▸ **Task to complete**
Restate the complete material exactly.

▸ **Source material**
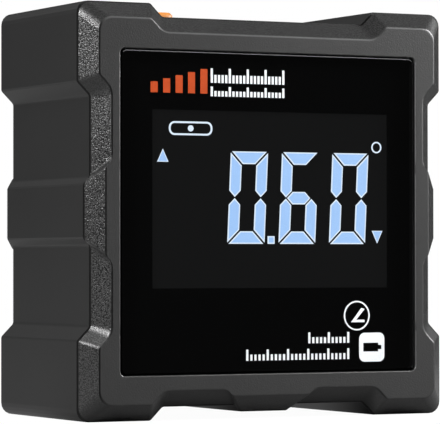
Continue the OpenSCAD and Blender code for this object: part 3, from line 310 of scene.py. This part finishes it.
def makeGrainGroup():
    # Leather grain: a noise on object coordinates, steepened about its middle level, which gives
    # rounded cells with valleys between them.
    g = bpy.data.node_groups.new("leatherGrain", "ShaderNodeTree")
    g.interface.new_socket("Scale", in_out="INPUT", socket_type="NodeSocketFloat")
    g.interface.new_socket("Height", in_out="OUTPUT", socket_type="NodeSocketFloat")
    gi = g.nodes.new("NodeGroupInput")
    go = g.nodes.new("NodeGroupOutput")
    tc = g.nodes.new("ShaderNodeTexCoord")
    cells = addNode(g, "ShaderNodeTexNoise")
    cells.inputs["Detail"].default_value = 0.5
    cells.inputs["Roughness"].default_value = 0.55
    link(g, tc.outputs["Object"], cells.inputs["Vector"])
    link(g, gi.outputs["Scale"], cells.inputs["Scale"])
    tall = addNode(g, "ShaderNodeMapRange", interpolation_type="SMOOTHSTEP")
    tall.inputs["From Min"].default_value = 0.32
    tall.inputs["From Max"].default_value = 0.68
    link(g, cells.outputs["Fac"], tall.inputs["Value"])
    link(g, tall.outputs[0], go.inputs["Height"])
    return g


leatherGrain = makeGrainGroup()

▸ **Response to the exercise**
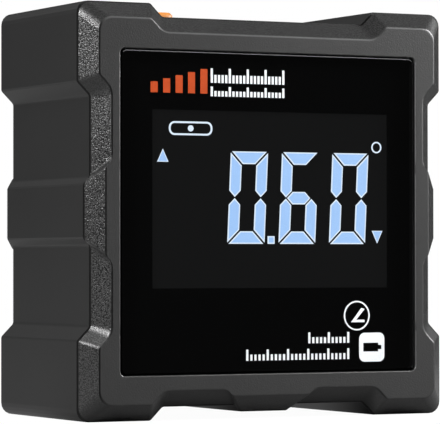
Continue the OpenSCAD and Blender code for this object: part 3, from line 310 of scene.py. This part finishes it.
def makeGrainGroup():
    # Leather grain: a noise on object coordinates, steepened about its middle level, which gives
    # rounded cells with valleys between them.
    g = bpy.data.node_groups.new("leatherGrain", "ShaderNodeTree")
    g.interface.new_socket("Scale", in_out="INPUT", socket_type="NodeSocketFloat")
    g.interface.new_socket("Height", in_out="OUTPUT", socket_type="NodeSocketFloat")
    gi = g.nodes.new("NodeGroupInput")
    go = g.nodes.new("NodeGroupOutput")
    tc = g.nodes.new("ShaderNodeTexCoord")
    cells = addNode(g, "ShaderNodeTexNoise")
    cells.inputs["Detail"].default_value = 0.5
    cells.inputs["Roughness"].default_value = 0.55
    link(g, tc.outputs["Object"], cells.inputs["Vector"])
    link(g, gi.outputs["Scale"], cells.inputs["Scale"])
    tall = addNode(g, "ShaderNodeMapRange", interpolation_type="SMOOTHSTEP")
    tall.inputs["From Min"].default_value = 0.32
    tall.inputs["From Max"].default_value = 0.68
    link(g, cells.outputs["Fac"], tall.inputs["Value"])
    link(g, tall.outputs[0], go.inputs["Height"])
    return g


leatherGrain = makeGrainGroup()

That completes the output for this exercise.